Your task is to gather the lines below that hold the string "This".

### RECORDS FOR PROCESSING
:::
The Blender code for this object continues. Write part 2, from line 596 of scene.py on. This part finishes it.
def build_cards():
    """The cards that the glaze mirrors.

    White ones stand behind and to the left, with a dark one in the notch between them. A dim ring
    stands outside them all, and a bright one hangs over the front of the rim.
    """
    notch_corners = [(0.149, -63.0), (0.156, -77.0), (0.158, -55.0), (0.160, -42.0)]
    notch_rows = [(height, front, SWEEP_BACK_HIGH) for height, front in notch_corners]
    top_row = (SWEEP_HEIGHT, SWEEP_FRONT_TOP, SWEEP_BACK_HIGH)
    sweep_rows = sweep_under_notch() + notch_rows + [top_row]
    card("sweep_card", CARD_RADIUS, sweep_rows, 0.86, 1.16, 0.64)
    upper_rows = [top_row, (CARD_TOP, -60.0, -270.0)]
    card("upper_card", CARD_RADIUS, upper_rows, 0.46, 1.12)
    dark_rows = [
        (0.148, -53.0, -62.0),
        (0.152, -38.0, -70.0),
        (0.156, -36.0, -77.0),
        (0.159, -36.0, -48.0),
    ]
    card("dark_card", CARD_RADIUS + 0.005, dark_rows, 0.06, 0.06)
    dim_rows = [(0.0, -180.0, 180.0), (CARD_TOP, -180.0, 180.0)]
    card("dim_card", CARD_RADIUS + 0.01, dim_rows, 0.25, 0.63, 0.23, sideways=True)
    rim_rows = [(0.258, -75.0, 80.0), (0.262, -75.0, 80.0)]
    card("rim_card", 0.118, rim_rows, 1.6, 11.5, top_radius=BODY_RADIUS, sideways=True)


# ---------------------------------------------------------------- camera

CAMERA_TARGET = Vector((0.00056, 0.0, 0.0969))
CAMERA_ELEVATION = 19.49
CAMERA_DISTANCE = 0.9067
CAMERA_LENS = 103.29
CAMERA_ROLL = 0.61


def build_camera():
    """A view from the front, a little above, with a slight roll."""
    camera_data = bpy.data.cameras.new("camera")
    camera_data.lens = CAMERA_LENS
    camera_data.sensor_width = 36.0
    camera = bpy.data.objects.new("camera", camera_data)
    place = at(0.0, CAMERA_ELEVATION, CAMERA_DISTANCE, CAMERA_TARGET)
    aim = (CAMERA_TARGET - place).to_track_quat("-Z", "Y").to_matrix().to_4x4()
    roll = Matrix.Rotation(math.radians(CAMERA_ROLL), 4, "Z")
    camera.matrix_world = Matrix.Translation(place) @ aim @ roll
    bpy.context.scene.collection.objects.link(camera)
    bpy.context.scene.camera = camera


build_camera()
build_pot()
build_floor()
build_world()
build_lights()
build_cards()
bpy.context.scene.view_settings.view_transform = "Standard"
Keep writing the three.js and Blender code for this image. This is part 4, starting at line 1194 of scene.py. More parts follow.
:::
### REPLY
The Blender code for this object continues. Write part 2, from line 596 of scene.py on. This part finishes it.
Keep writing the three.js and Blender code for this image. This is part 4, starting at line 1194 of scene.py. More parts follow.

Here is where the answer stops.